** begin **

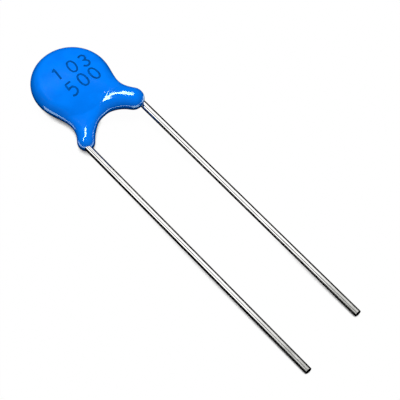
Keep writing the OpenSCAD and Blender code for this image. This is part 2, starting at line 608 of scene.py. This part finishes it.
@dataclass(frozen=True)
class StampInk:
    """Thin dark-blue ink, uneven where the stamp pressed lightly."""

    ink: Colour = rgb(0.002, 0.065, 0.27)
    thin_ink: Colour = rgb(0.0, 0.095, 0.43)

    def material(self, groups: SharedGroups) -> bpy.types.Material:
        """Builds the finish.

        Args:
            groups: The shared node groups.

        Returns:
            The material.
        """
        material, graph, shader = new_material("stamp_ink")
        wear = graph.noise(graph.millimetres(), 3.5, 4.0)
        graph.feed(
            shader.inputs["Base Color"],
            graph.mix(graph.ramp(wear, 0.35, 0.65, 0.0, 1.0), self.ink, self.thin_ink),
        )
        graph.feed(shader.inputs["Roughness"], graph.ramp(wear, 0.3, 0.7, 0.3, 0.45))
        shader.inputs["Specular IOR Level"].default_value = 0.03
        specks = place_group(graph, groups.specks, Scale=14.0, Size=0.2)
        graph.feed(
            shader.inputs["Normal"], bump(graph, specks.outputs["Mask"], 0.001 * MM)
        )
        return material


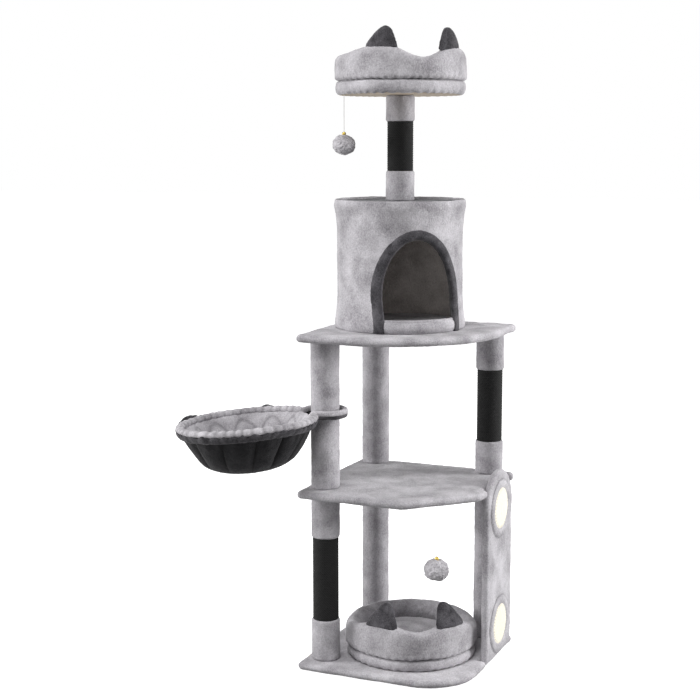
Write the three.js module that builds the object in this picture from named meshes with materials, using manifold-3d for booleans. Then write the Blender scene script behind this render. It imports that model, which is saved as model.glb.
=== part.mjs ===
// A free-standing cat tree: three shelves on posts, a condo, a perch, a loose bed, a hammock, a scratching
// panel and two toys. Lengths are in millimetres. X runs right along the front edge of the base, Y runs back,
// Z runs up, and the origin is the centre of the base's underside.
import * as THREE from "three";
import { mergeVertices } from "three/addons/utils/BufferGeometryUtils.js";
import Module from "manifold-3d";

const wasm = await Module();
wasm.setup();

// Clearance between pieces that touch, facets on round pieces, and how far a corner's facets may leave its arc.
const GAP = 0.3;
const HEX = 6;
const COARSE = 12;
const MEDIUM = 20;
const FINE = 32;
const ARC_ERROR = 0.8;

// Shelves: the heights of each covered board's two faces, and the corners as [x, y, radius].
const HALF_WIDTH = 225;
const HALF_DEPTH = 221;
const BASE = { bottom: 0, top: 20 };
const MIDDLE = { bottom: 457, top: 479 };
const UPPER = { bottom: 862, top: 884 };
const COVER = 2;
const COVER_EDGE = 6;
const BACK_CORNERS = [
  [HALF_WIDTH, HALF_DEPTH, 20],
  [-HALF_WIDTH, HALF_DEPTH, 20],
];
const FRONT_LEFT_CORNER = [-HALF_WIDTH, -HALF_DEPTH, 16];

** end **

WRITTEN PROBLEM
Repeat the lines from the first one in the records through the line containing "groups: The shared node groups.", exactly as written, and nothing else.

EXERCISE SOLUTION
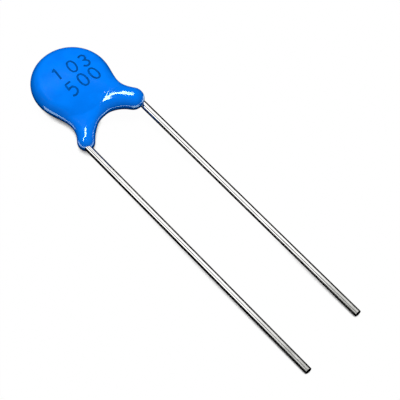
Keep writing the OpenSCAD and Blender code for this image. This is part 2, starting at line 608 of scene.py. This part finishes it.
@dataclass(frozen=True)
class StampInk:
    """Thin dark-blue ink, uneven where the stamp pressed lightly."""

    ink: Colour = rgb(0.002, 0.065, 0.27)
    thin_ink: Colour = rgb(0.0, 0.095, 0.43)

    def material(self, groups: SharedGroups) -> bpy.types.Material:
        """Builds the finish.

        Args:
            groups: The shared node groups.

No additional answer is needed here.